## Task prompt
Spot every line with the word "points" and return it.
--- BEGIN Supplied data ---
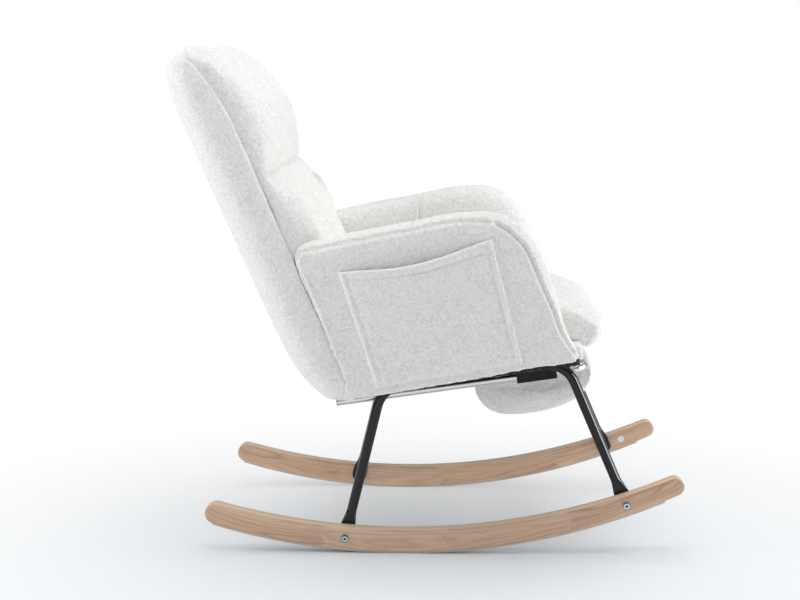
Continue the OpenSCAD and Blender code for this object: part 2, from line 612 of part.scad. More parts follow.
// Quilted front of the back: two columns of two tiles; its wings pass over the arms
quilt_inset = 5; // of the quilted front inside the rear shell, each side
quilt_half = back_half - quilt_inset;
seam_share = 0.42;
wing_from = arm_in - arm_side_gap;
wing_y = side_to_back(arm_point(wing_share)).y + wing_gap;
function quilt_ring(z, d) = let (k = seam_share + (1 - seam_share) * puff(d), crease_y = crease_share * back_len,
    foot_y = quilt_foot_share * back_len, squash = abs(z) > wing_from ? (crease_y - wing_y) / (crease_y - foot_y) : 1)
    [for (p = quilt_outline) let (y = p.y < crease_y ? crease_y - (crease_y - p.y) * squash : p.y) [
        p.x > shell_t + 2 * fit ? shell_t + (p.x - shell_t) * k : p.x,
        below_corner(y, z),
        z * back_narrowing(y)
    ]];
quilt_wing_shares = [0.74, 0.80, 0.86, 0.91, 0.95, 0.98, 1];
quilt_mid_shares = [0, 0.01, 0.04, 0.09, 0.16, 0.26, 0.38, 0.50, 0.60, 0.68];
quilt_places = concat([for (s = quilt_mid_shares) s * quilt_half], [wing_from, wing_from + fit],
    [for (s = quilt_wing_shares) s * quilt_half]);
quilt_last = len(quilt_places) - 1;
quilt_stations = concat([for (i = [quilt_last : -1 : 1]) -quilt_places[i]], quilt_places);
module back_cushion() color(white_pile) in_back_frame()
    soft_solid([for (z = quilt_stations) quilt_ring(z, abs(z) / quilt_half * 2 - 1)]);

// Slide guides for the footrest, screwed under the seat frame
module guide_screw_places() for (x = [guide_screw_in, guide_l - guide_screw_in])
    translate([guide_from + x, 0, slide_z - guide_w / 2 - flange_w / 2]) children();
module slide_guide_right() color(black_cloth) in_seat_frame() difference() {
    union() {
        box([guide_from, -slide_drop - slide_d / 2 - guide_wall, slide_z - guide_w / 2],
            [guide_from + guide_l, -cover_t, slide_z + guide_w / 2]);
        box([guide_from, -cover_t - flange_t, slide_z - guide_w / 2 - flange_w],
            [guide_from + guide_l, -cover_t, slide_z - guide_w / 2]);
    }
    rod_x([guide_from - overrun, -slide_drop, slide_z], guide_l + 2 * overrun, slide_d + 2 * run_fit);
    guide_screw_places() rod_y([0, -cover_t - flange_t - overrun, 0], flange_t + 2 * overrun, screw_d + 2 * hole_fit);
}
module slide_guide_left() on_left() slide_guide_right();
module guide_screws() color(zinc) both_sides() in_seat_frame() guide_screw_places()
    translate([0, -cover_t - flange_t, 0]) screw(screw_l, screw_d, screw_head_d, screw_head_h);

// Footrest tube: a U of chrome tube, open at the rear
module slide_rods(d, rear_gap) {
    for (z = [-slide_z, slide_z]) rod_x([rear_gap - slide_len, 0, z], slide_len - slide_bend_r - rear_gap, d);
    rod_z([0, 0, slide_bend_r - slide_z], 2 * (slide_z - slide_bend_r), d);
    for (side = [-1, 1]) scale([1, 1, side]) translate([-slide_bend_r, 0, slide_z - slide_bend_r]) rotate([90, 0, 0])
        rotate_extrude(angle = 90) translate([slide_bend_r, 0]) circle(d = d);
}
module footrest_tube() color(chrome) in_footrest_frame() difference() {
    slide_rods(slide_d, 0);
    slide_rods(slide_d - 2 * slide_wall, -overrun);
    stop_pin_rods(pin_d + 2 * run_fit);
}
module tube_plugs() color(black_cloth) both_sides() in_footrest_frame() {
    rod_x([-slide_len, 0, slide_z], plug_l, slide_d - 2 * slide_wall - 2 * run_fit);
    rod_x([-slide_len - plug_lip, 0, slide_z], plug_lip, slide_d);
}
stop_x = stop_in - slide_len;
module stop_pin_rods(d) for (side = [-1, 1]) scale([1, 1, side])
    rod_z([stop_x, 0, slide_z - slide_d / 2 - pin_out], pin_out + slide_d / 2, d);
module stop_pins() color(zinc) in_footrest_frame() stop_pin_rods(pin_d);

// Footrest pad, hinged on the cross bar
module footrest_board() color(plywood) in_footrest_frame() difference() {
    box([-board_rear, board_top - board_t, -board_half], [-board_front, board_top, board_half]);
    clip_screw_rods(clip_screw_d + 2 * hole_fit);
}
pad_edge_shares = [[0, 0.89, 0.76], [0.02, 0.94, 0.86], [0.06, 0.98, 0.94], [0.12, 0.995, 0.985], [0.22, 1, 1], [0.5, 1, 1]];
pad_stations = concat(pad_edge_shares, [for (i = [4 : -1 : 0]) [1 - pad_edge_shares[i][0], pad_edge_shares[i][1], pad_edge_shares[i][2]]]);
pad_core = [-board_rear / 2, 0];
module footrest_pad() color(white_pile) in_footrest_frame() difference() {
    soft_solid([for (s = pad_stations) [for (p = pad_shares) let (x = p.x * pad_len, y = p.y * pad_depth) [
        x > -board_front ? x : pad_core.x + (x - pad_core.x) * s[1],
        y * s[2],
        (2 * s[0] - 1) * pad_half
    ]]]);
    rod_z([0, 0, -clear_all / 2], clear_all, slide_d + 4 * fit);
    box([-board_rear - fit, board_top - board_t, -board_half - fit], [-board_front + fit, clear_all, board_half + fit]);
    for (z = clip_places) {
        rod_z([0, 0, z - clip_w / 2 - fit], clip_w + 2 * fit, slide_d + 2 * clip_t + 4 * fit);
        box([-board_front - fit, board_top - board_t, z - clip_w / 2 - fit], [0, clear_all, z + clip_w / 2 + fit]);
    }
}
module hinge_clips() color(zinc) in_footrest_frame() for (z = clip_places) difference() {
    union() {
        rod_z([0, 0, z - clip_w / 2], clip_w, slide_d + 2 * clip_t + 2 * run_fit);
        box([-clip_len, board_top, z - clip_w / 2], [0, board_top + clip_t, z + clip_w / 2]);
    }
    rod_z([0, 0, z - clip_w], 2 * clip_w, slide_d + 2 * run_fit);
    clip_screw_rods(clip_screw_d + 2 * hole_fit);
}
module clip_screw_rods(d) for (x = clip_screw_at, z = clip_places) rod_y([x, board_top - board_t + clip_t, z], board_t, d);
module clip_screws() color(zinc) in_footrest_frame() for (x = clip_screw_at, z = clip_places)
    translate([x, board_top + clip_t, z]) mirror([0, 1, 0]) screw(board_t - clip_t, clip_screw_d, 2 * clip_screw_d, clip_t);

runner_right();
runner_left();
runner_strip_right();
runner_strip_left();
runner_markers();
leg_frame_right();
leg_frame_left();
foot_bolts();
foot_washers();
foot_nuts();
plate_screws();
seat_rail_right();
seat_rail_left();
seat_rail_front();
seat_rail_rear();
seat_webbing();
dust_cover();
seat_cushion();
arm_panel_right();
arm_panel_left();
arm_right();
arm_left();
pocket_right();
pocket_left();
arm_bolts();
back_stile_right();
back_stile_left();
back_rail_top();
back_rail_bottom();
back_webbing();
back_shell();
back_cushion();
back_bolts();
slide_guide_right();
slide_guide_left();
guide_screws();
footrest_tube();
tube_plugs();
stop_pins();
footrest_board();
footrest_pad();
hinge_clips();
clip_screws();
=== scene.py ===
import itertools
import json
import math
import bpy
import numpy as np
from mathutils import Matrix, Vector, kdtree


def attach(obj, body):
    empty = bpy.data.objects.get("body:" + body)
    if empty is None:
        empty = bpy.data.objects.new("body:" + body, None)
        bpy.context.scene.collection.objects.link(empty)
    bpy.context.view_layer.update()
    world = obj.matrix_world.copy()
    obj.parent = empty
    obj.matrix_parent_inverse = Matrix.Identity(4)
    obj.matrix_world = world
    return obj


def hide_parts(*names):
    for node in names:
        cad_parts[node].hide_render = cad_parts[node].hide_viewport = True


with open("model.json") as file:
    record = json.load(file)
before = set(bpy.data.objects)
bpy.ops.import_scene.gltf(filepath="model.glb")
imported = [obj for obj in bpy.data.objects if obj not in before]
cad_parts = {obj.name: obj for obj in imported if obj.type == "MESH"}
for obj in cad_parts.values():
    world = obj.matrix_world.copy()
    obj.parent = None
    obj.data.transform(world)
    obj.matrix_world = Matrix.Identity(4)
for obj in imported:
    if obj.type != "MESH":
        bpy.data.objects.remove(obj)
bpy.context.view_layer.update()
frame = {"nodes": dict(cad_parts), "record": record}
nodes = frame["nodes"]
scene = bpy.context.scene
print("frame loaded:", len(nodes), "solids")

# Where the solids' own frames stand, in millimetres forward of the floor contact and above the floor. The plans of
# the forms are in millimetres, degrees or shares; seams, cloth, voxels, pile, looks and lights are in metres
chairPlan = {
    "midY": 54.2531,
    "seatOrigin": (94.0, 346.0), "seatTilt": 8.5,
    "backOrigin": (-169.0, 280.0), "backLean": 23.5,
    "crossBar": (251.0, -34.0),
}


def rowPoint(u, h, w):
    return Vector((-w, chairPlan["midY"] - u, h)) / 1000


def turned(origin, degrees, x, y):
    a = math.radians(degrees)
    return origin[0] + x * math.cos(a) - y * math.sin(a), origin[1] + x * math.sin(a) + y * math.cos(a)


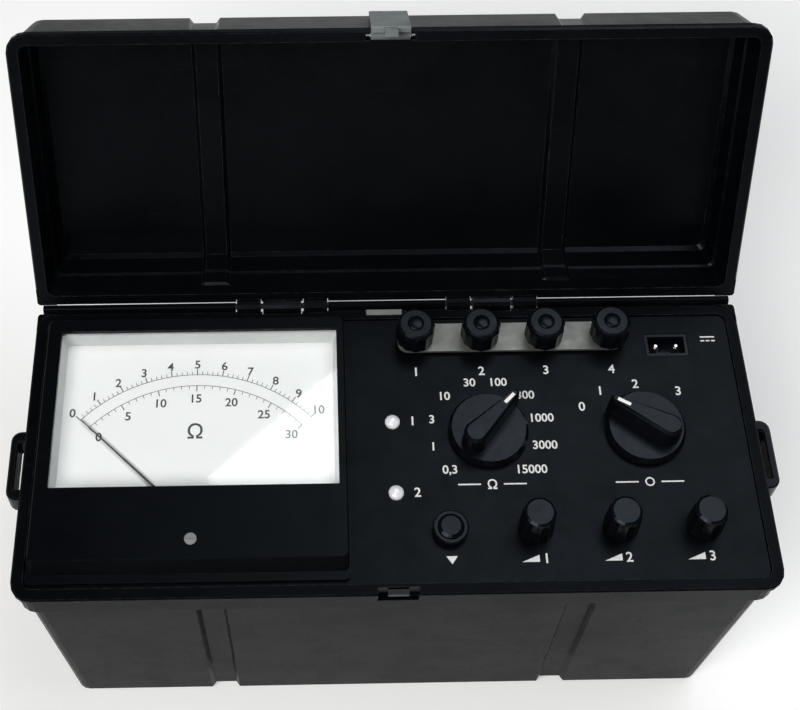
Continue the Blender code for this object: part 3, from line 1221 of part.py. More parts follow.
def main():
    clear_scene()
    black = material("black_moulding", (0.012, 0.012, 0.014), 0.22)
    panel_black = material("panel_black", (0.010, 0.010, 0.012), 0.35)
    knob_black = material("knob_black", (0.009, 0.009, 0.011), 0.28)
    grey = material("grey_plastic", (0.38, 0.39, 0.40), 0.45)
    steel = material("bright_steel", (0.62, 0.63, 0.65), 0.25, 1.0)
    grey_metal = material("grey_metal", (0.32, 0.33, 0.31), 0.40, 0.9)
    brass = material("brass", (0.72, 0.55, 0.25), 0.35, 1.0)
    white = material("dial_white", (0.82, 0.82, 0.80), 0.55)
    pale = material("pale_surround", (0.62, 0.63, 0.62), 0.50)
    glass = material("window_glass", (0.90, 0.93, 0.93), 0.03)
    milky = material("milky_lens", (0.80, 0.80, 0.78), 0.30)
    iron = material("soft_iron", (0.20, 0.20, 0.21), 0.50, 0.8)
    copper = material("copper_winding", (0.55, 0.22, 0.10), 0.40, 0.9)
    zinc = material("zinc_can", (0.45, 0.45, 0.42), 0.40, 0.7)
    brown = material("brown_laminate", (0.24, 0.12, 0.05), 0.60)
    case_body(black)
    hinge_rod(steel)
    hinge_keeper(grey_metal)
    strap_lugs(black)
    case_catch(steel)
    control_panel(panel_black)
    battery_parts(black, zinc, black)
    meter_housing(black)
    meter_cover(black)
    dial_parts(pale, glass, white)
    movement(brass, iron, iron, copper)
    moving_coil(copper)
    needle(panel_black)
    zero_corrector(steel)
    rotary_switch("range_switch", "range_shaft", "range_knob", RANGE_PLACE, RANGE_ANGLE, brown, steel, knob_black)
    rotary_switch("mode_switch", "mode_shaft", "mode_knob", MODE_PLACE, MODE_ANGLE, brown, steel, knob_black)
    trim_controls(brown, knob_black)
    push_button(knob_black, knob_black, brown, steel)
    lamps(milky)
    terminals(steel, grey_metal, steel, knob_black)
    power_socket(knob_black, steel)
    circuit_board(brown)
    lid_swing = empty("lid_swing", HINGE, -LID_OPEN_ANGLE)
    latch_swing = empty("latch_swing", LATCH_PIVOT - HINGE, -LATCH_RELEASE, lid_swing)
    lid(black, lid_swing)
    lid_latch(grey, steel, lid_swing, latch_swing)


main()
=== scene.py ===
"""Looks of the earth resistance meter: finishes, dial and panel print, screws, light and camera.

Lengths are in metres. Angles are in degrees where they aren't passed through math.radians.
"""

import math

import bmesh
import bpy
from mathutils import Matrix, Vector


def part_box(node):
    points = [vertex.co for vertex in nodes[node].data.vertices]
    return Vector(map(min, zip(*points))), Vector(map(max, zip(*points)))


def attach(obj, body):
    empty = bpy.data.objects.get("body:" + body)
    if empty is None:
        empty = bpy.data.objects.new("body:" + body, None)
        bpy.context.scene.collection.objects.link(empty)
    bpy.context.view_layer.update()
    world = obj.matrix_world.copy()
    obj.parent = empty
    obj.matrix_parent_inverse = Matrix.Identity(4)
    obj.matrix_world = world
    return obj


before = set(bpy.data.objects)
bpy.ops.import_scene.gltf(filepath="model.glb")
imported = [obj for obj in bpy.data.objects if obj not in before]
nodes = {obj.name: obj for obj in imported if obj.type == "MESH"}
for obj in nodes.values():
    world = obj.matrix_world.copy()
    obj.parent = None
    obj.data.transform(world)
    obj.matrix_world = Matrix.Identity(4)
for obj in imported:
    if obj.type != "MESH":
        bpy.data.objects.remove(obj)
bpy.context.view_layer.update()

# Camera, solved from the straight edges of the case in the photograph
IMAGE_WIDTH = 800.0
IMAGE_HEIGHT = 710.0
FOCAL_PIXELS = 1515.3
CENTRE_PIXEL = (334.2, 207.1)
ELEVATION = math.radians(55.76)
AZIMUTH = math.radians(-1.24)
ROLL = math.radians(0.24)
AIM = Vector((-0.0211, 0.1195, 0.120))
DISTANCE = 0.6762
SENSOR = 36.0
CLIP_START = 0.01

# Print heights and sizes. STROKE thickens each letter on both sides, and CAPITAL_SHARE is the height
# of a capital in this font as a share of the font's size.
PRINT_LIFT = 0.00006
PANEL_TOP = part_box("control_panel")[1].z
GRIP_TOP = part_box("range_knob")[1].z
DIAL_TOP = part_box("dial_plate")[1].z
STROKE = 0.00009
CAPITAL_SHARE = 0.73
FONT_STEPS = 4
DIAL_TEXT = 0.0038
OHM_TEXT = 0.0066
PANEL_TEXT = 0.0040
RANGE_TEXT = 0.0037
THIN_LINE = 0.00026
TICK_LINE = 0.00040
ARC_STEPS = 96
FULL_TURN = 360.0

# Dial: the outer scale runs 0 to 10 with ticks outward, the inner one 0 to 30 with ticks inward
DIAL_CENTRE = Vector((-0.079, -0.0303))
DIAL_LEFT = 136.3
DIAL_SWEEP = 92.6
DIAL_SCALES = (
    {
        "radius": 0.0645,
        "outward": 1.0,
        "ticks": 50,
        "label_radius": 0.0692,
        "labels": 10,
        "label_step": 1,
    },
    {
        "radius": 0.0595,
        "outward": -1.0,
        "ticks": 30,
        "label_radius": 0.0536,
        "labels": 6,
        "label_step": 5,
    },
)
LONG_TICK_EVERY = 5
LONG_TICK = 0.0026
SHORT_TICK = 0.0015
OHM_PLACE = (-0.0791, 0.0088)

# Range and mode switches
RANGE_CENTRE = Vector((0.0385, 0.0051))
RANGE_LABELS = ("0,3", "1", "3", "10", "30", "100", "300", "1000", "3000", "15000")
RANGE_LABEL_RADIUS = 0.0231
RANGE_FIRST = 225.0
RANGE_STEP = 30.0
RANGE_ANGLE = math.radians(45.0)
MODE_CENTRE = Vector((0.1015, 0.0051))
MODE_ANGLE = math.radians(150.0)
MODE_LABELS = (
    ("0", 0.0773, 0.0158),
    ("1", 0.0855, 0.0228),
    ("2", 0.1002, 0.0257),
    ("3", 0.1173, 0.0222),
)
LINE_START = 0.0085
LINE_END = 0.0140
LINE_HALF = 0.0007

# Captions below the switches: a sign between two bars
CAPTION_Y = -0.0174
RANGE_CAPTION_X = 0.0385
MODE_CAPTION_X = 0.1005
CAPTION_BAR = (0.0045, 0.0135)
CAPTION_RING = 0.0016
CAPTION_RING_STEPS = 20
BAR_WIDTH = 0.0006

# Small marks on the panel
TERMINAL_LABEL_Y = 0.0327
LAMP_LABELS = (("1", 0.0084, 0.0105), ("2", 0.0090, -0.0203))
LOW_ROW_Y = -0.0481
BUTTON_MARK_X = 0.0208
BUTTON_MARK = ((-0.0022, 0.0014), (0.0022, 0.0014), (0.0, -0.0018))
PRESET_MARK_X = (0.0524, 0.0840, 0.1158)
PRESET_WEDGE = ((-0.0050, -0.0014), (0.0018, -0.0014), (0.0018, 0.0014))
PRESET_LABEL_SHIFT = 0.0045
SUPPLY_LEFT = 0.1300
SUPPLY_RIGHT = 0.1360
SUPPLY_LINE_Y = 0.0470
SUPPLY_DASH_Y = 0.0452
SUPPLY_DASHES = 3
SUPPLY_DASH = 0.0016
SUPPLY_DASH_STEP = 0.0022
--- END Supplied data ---
## Written response
    points = [vertex.co for vertex in nodes[node].data.vertices]
    return Vector(map(min, zip(*points))), Vector(map(max, zip(*points)))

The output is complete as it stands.